GIVEN INFORMATION =
- - - - - - -

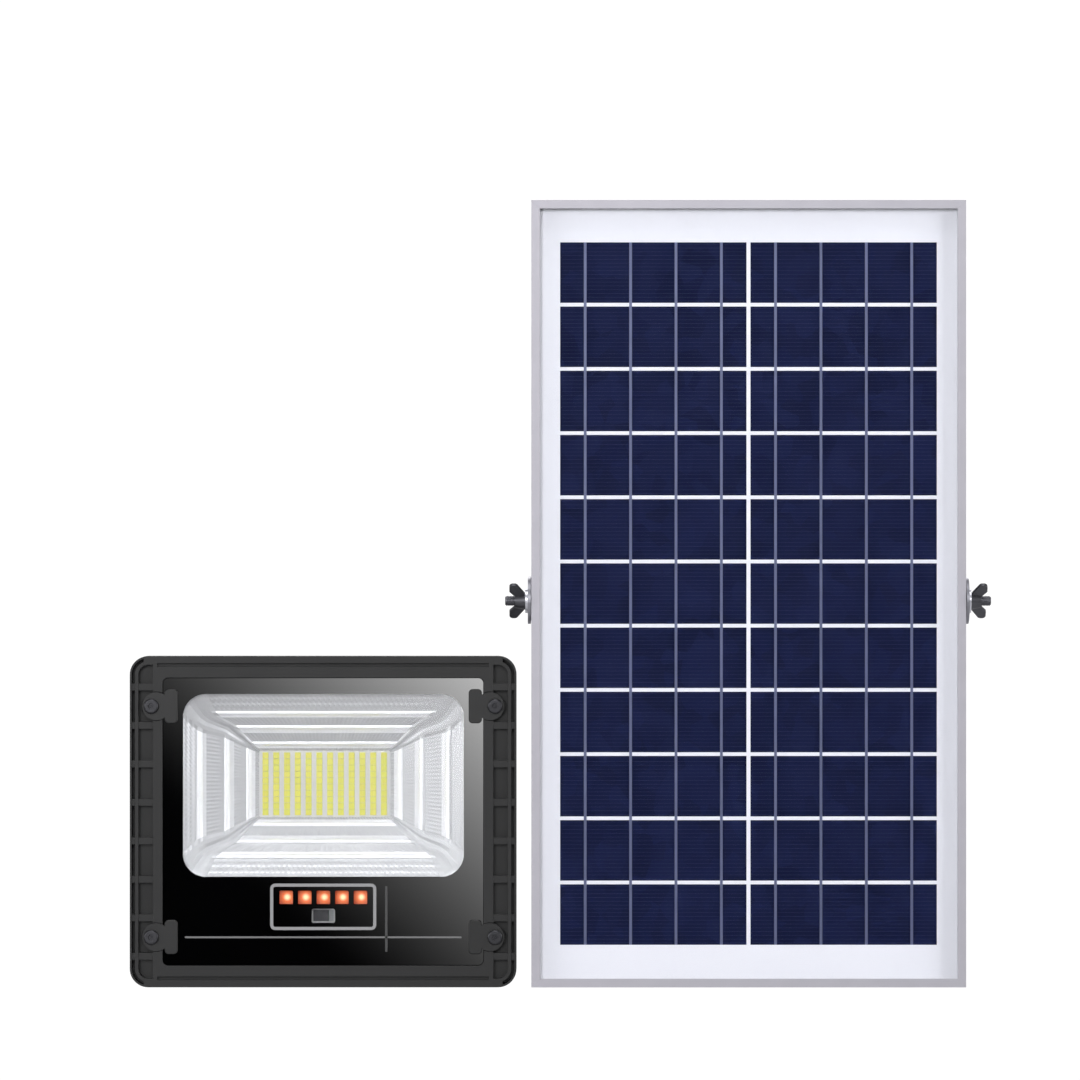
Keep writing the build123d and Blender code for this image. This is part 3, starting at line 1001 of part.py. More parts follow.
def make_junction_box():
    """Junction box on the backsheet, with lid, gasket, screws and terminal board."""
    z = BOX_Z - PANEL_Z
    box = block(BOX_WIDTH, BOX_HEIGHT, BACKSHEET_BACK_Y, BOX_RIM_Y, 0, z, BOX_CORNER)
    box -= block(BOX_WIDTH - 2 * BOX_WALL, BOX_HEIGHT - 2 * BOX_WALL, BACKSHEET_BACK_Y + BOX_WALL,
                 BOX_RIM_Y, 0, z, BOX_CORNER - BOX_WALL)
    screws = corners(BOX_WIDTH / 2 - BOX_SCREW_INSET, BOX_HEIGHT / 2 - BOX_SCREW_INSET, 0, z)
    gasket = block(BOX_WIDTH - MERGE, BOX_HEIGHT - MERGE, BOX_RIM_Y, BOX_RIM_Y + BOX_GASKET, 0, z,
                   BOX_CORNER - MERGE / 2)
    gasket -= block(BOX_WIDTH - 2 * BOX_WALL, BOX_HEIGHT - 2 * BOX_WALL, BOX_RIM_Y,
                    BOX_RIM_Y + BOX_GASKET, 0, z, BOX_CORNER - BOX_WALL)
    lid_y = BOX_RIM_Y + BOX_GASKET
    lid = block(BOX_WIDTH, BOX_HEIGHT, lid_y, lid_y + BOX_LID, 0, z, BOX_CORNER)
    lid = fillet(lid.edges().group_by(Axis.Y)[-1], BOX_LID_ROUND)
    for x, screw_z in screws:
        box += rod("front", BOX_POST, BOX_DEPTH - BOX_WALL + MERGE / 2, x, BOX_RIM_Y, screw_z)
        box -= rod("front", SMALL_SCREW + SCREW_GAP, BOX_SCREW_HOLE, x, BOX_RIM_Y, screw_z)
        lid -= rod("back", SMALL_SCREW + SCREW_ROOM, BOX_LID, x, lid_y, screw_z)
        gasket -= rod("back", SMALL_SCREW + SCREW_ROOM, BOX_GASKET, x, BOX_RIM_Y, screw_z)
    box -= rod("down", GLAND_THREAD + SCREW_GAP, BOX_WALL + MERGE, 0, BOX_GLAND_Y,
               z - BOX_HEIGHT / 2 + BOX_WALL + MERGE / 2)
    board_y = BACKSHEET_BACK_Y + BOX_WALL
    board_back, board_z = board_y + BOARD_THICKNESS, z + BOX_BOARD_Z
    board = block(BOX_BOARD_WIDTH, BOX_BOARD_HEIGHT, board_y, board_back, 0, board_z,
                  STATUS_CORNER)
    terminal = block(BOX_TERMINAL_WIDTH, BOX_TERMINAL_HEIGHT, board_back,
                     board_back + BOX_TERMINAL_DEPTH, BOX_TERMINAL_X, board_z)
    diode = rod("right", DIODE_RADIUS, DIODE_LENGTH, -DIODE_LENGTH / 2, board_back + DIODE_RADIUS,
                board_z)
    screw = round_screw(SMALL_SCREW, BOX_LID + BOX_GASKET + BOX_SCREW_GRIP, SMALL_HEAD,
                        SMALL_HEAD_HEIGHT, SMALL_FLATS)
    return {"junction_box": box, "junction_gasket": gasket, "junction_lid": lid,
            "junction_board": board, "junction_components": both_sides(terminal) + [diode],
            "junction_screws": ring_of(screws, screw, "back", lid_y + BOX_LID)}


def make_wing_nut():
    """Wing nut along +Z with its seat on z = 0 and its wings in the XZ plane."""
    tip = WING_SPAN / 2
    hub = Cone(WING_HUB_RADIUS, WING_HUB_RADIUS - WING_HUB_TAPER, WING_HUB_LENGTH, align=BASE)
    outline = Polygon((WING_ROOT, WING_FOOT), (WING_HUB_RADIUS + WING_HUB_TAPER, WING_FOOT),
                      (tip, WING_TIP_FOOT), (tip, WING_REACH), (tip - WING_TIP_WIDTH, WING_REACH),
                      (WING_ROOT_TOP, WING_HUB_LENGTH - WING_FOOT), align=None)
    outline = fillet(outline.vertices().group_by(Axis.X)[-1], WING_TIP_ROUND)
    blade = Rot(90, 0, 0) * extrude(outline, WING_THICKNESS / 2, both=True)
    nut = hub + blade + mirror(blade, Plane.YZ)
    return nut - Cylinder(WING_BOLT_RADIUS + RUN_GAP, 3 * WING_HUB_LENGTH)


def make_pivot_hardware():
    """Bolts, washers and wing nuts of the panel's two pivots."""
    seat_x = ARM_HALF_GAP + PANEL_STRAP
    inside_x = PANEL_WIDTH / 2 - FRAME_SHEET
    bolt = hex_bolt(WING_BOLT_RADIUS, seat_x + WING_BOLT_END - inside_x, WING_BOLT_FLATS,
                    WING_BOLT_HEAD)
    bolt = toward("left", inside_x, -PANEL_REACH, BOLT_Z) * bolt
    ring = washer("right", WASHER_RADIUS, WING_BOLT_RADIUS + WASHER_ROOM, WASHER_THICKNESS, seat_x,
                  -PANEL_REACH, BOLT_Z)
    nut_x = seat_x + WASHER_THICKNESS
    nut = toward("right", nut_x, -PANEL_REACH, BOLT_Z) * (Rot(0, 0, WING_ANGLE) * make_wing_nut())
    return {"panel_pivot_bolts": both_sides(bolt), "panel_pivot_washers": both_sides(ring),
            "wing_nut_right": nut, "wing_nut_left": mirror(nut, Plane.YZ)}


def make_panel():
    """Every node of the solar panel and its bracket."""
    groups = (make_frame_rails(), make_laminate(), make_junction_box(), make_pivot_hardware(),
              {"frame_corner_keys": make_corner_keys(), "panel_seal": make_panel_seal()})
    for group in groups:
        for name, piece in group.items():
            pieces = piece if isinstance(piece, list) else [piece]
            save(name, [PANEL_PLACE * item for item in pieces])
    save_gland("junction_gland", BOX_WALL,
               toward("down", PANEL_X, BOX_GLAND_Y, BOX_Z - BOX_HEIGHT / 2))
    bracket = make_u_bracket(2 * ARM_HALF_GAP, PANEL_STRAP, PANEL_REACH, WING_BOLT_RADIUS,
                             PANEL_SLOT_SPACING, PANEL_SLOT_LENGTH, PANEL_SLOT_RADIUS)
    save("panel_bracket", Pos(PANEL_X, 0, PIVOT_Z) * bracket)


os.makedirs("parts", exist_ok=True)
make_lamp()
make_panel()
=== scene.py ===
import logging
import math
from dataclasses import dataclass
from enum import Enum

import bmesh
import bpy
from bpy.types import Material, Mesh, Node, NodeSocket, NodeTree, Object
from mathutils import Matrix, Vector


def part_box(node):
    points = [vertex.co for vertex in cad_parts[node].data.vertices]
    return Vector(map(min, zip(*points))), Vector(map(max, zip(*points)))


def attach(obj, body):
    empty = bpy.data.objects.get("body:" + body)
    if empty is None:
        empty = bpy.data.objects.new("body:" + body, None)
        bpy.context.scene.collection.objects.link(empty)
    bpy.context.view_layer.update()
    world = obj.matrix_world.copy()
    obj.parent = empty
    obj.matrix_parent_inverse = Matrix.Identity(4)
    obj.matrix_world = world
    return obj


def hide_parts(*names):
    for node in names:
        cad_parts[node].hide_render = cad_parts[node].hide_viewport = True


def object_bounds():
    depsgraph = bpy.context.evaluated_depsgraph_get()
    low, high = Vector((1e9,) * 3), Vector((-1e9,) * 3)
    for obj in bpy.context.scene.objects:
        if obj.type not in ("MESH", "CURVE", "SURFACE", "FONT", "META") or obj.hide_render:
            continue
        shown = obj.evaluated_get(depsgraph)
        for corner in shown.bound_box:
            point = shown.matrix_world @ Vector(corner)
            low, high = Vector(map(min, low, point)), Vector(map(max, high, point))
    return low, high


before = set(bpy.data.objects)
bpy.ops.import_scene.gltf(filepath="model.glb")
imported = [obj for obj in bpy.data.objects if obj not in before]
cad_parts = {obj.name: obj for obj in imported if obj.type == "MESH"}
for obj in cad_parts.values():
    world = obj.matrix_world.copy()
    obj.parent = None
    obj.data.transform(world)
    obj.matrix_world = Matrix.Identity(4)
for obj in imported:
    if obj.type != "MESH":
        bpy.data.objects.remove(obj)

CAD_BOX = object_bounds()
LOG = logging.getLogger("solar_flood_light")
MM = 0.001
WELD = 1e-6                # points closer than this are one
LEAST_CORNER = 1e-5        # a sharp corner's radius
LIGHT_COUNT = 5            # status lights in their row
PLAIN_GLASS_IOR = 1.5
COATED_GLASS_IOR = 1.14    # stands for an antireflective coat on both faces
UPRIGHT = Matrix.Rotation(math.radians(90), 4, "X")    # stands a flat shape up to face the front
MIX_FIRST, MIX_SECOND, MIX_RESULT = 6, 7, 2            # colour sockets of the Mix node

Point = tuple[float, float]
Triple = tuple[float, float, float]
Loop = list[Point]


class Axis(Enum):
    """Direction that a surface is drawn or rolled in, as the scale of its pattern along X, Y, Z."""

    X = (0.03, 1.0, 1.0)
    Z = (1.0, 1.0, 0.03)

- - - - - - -

STATED EXERCISE =
Transcribe, word for word, every line from the line with "save(name, [PANEL_PLACE *" to the line with "Vector(map(max, high, point))", inclusive, and output nothing else.

FULL OUTPUT =
            save(name, [PANEL_PLACE * item for item in pieces])
    save_gland("junction_gland", BOX_WALL,
               toward("down", PANEL_X, BOX_GLAND_Y, BOX_Z - BOX_HEIGHT / 2))
    bracket = make_u_bracket(2 * ARM_HALF_GAP, PANEL_STRAP, PANEL_REACH, WING_BOLT_RADIUS,
                             PANEL_SLOT_SPACING, PANEL_SLOT_LENGTH, PANEL_SLOT_RADIUS)
    save("panel_bracket", Pos(PANEL_X, 0, PIVOT_Z) * bracket)


os.makedirs("parts", exist_ok=True)
make_lamp()
make_panel()
=== scene.py ===
import logging
import math
from dataclasses import dataclass
from enum import Enum

import bmesh
import bpy
from bpy.types import Material, Mesh, Node, NodeSocket, NodeTree, Object
from mathutils import Matrix, Vector


def part_box(node):
    points = [vertex.co for vertex in cad_parts[node].data.vertices]
    return Vector(map(min, zip(*points))), Vector(map(max, zip(*points)))


def attach(obj, body):
    empty = bpy.data.objects.get("body:" + body)
    if empty is None:
        empty = bpy.data.objects.new("body:" + body, None)
        bpy.context.scene.collection.objects.link(empty)
    bpy.context.view_layer.update()
    world = obj.matrix_world.copy()
    obj.parent = empty
    obj.matrix_parent_inverse = Matrix.Identity(4)
    obj.matrix_world = world
    return obj


def hide_parts(*names):
    for node in names:
        cad_parts[node].hide_render = cad_parts[node].hide_viewport = True


def object_bounds():
    depsgraph = bpy.context.evaluated_depsgraph_get()
    low, high = Vector((1e9,) * 3), Vector((-1e9,) * 3)
    for obj in bpy.context.scene.objects:
        if obj.type not in ("MESH", "CURVE", "SURFACE", "FONT", "META") or obj.hide_render:
            continue
        shown = obj.evaluated_get(depsgraph)
        for corner in shown.bound_box:
            point = shown.matrix_world @ Vector(corner)
            low, high = Vector(map(min, low, point)), Vector(map(max, high, point))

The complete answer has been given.